2) World news roundup

3) Campus events


1) Upcoming contests


Today: Sunny with scattered clouds. High of 39.
Weather jokes about snow. Weather jokes about ice.

Tonight: Partly cloudy. Low of 32.
Weather jokes about screw. More weather jokes about ice.

Saturday: Partly cloudy. High in the mid 50s.
Weather jokes about mud. Weather jokes about weather jokes about ice.

Sunday: Windy with a chance of showers. High around 50.
It’s time for spring break.


Lunch: Crunchy cod, macaroni and cheese, El’s black beans, cut green beans,
stewed tomatoes, specialty salad bar, cookies

Dinner: Sweet and sour chicken, jasmine rice, pasta saute, stuffed peppers,
broccoli, cut corn, taco bar, baker’s choice


1) Point-Counterpoint: Minnesota or McCabe?

by Roxanne Yaghoubi (Point) and Charlie Buffie (Counterpoint)


Okay, so I admit it. I love McCabe. Really. If yesterday’s article in the
Phoenix was right and McCabe is our religion then I must be the most devout
Swattie out there. If I’m not at the front desk checking out books and
videos and laptops (“Yes all the Dells are already checked out. You can
bribe me, but you still will not get one!”), then I’m upstairs at one of
those comfy chairs near the window overlooking Parrish Beach, reading about
American constitutional law or the history of Iran.

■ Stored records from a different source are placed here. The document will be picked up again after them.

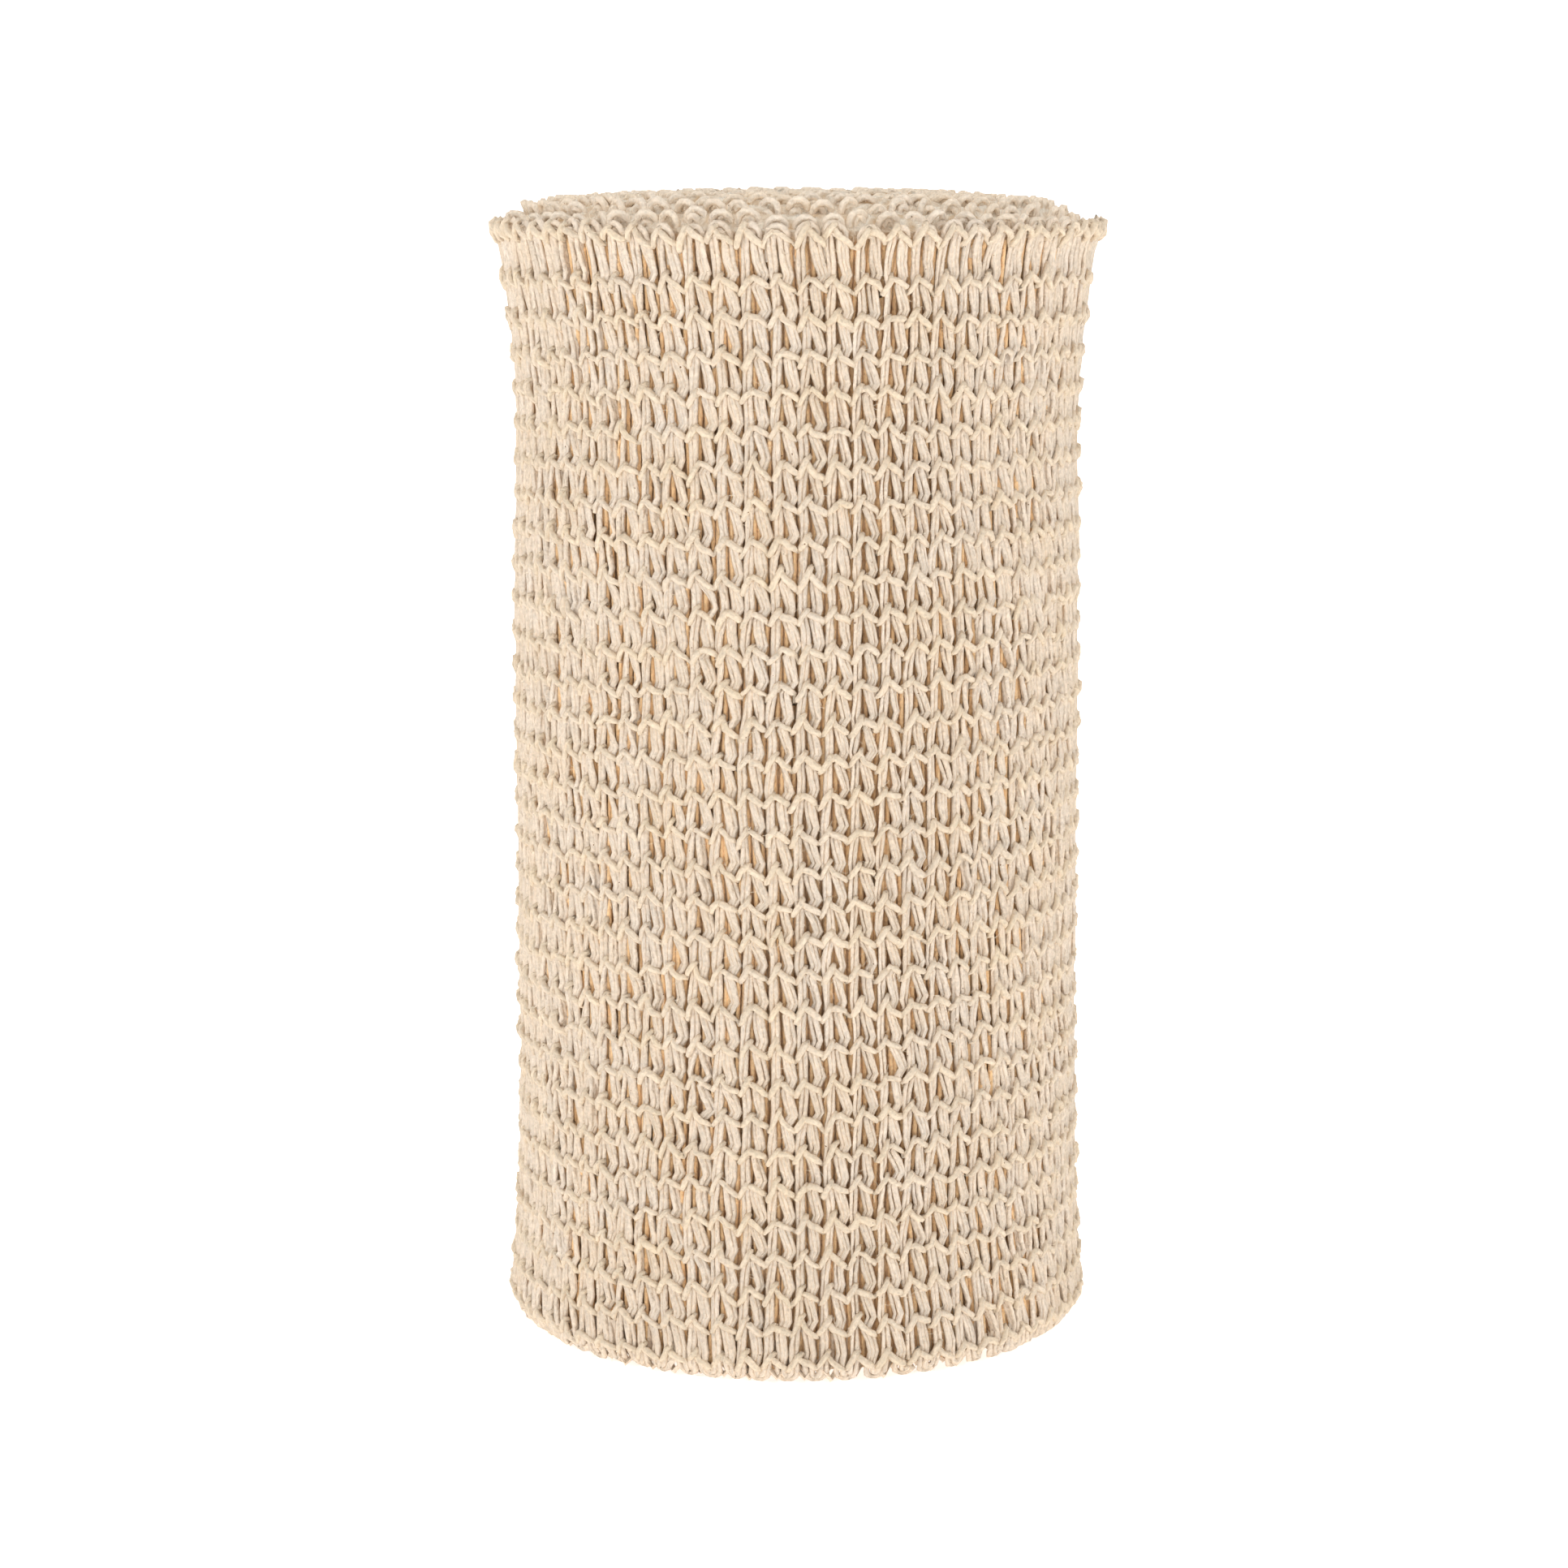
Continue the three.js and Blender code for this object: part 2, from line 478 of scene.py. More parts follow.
def make_piece(
    name: str,
    vertices: np.ndarray,
    corners: np.ndarray,
    counts: np.ndarray,
    maps: dict[str, np.ndarray],
    smooth: bool = True,
) -> bpy.types.Object:
    """Makes a mesh object from arrays.

    Args:
        name: The object's name.
        vertices: Points in millimetres.
        corners: The vertex of each face corner.
        counts: Corners of each face.
        maps: UV maps by name, by face corner.
        smooth: Whether its faces are shaded smoothly.

    Returns:
        The object, linked to the scene.
    """
    mesh = bpy.data.meshes.new(name)
    mesh.vertices.add(len(vertices))
    mesh.vertices.foreach_set("co", (vertices * MM).astype(np.float32).ravel())
    mesh.loops.add(len(corners))
    mesh.loops.foreach_set("vertex_index", corners.astype(np.int32))
    mesh.polygons.add(len(counts))
    mesh.polygons.foreach_set("loop_start", (np.cumsum(counts) - counts).astype(np.int32))
    mesh.polygons.foreach_set("loop_total", counts.astype(np.int32))
    mesh.polygons.foreach_set("use_smooth", np.full(len(counts), smooth))
    for map_name, places in maps.items():
        layer = mesh.uv_layers.new(name=map_name)
        layer.data.foreach_set("uv", places.astype(np.float32).ravel())
    mesh.update(calc_edges=True)
    made = bpy.data.objects.new(name, mesh)
    bpy.context.scene.collection.objects.link(made)
    return made


def dress(piece: bpy.types.Object, material: bpy.types.Material) -> None:
    """Gives a piece its finish and its place on the roll, and reports it.

    Args:
        piece: The piece.
        material: Its finish.
    """
    piece.data.materials.append(material)
    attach(piece, BODY)
    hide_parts(NODE)
    piece.data.calc_loop_triangles()
    LOG.info("%s: %d triangles", piece.name, len(piece.data.loop_triangles))


@dataclass(frozen=True)
class ChainUnevenness:
    """How uneven chain stitches are, as standard deviations but for the means.

    Attributes:
        point_along: Along the chain, for single points.
        stitch_along: Along the chain, for whole stitches.
        swing: How far a stitch's bars swing up or down.
        height_mean: A stitch's mean height, against the even stitch.
        height: How much it changes.
        point_up: Up or down, for single points.
        point_out: In or out, for single points.
        stitch_out_mean: How far stitches stand out in the mean.
        stitch_out: In or out, for whole stitches.
        thickness_mean: The yarn's mean thickness, against the even stitch.
        thickness: How much it changes from stitch to stitch.
        point_thickness: How much it changes from point to point.
    """

    point_along: float = 0.05
    stitch_along: float = 0.11
    swing: float = 0.15
    height_mean: float = 0.95
    height: float = 0.18
    point_up: float = 0.06
    point_out: float = 0.04
    stitch_out_mean: float = -0.04
    stitch_out: float = 0.06
    thickness_mean: float = 0.98
    thickness: float = 0.08
    point_thickness: float = 0.05


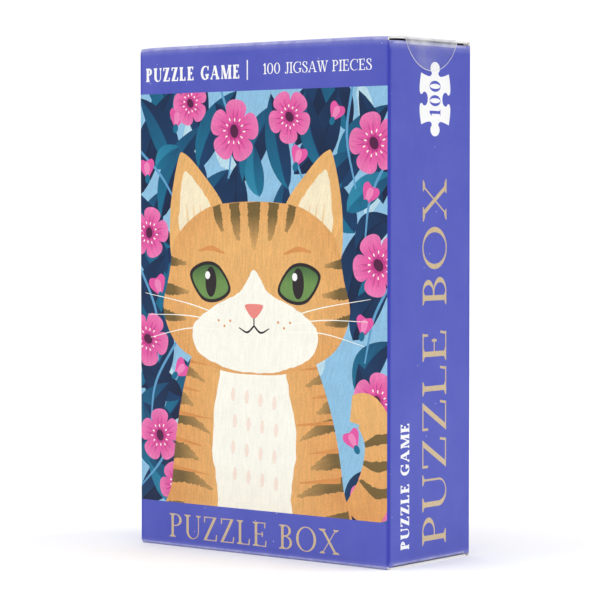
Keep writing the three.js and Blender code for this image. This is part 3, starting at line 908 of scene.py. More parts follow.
def printed_picture():
    """Gouache-like print: each shape's own ink, streaked along its brush direction."""
    nodes = new_material("printed_picture")
    ink = nodes.attribute("ink", "Color")
    streak = nodes.cloud(1.0, 4, vector=nodes.attribute("along", "Vector"))
    darker = nodes.blend(1.0, ink, (0.85, 0.83, 0.83), "MULTIPLY")
    lighter = nodes.blend(1.0, ink, (1.07, 1.06, 1.05), "MULTIPLY")
    streaked = nodes.blend(streak, darker, lighter)
    streaked = nodes.blend(nodes.cloud(2100, 3, 0.0, 0.16, 0.35, 0.65), streaked, (0.02, 0.03, 0.05))
    brightened = nodes.blend(1.0, streaked, (1.1, 1.1, 1.08), "MULTIPLY")
    washed = nodes.blend(nodes.cloud(170, 3), streaked, brightened)
    amount = nodes.remap(nodes.attribute("brush"), 0.0, 2.0, 0.0, 1.0)
    nodes.fill(nodes.shader, {"Base Color": nodes.blend(amount, ink, washed)})
    add_print_coat(nodes)
    return nodes.owner


def metallic_ink():
    """Muted gold ink with a fine metallic grain."""
    nodes = new_material("gold_ink")
    gold = LINEAR_INKS["gold"]
    base = nodes.blend(nodes.cloud(3200, 2), mix(gold, BLACK, 0.16), mix(gold, WHITE, 0.12))
    roughness = nodes.cloud(900, 3, 0.32, 0.44)
    nodes.fill(nodes.shader, {"Base Color": base, "Metallic": 0.12, "Roughness": roughness})
    nodes.bump(1500, 4, 0.12)
    return nodes.owner


def bare_card(name, colour, fibre_scale=1400):
    """Uncoated board: fibres, a faint grey cloud and a soft tooth."""
    nodes = new_material(name)
    base = linear(colour)
    clouded = nodes.blend(nodes.cloud(120, 3), mix(base, BLACK, 0.05), base)
    fibres = nodes.cloud(fibre_scale, 6, 0.0, 0.22, 0.42, 0.7, roughness=0.8)
    fibred = nodes.blend(fibres, clouded, mix(base, linear((150, 140, 120)), 0.6))
    nodes.fill(nodes.shader, {"Base Color": fibred, "Roughness": 0.82, "Specular IOR Level": 0.3})
    nodes.bump(1900, 5, 0.3)
    return nodes.owner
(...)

I was not always such a
dedicated McCaber, but this year I have discovered its allures. PPR is far
away and I would just fall asleep in my room anyway. Plus there is almost
everything you could ever want within that four story building. Food, fun
reading material, not so fun reading material, phones, people, computers –
you name an essential college item and I promise you that item will be in

So a couple of weeks ago, when the topic of spring break started to come
up, I knew what my choice had to be. Even though I only live two hours
away, suburban NY just cannot compare to McCabe. My town’s library has
about half the number of books. Instead of cool fellow Swatties who love to
distract me, there are annoying parents who try to watch my every move.
Most importantly, it is so much easier to procrastinate at home than in
McCabe (do the letters T and V ring a bell?) My other option for break,
Miami, would admittedly be warmer, but with so many more distractions, and
even more family.

Never having been to Minnesota, I can’t speak for sure, but I hear it’s a
lot like NY except colder. So shun states other than PA and stick with me
here at McCabe, the home of all good Swatties. You know you have three
papers due as soon as classes start!


Stay in McCabe for Spring Break? Please. There’s a big wide world out there
folks, and despite what some librarian might want you to believe, you can’t
reach it through Tripod. I, for one, plan on exploring such exciting
frontiers this Spring Break.

That’s right, this Saturday morning, I’m hopping on a plane back home to
exotic Minneapolis, Minnesota, USA.

No one can argue the almost magical drawing power of the great state of
Minnesota. Not only is it home to the largest shopping mall in the United
States of America (the Mall of America), the great state of MN was once
governed by the illustrious Jesse “The Body” Ventura. And despite whatever
political shortcomings the man may have suffered from, can you tell me the
last time a McCabe librarian operated a minigun in an Arnold Schwartznegger
flick? I didn’t think so.

Besides the obvious advantages of historical leadership, Minnesota also has
an incredibly amazing state slogan: “The Land of 10,000 Lakes.” I know what
you’re thinking, “Ten thousand lakes is a lot of lakes” – but it’s true. In
fact, I’ve heard rumors that there are actually MORE than 10,000 lakes
nowadays (good old global warming). So what about McCabe? “Land of 10,000
books? Nervous breakdowns? Stolen backpacks?” Please. A lake is so much
better than a stolen backpack.

Moving past all this trivial-yet-salient minutiae, the only reason I can
see for spending a Spring Break in McCabe is to get some quality work done
by freeing oneself of all possible distractions.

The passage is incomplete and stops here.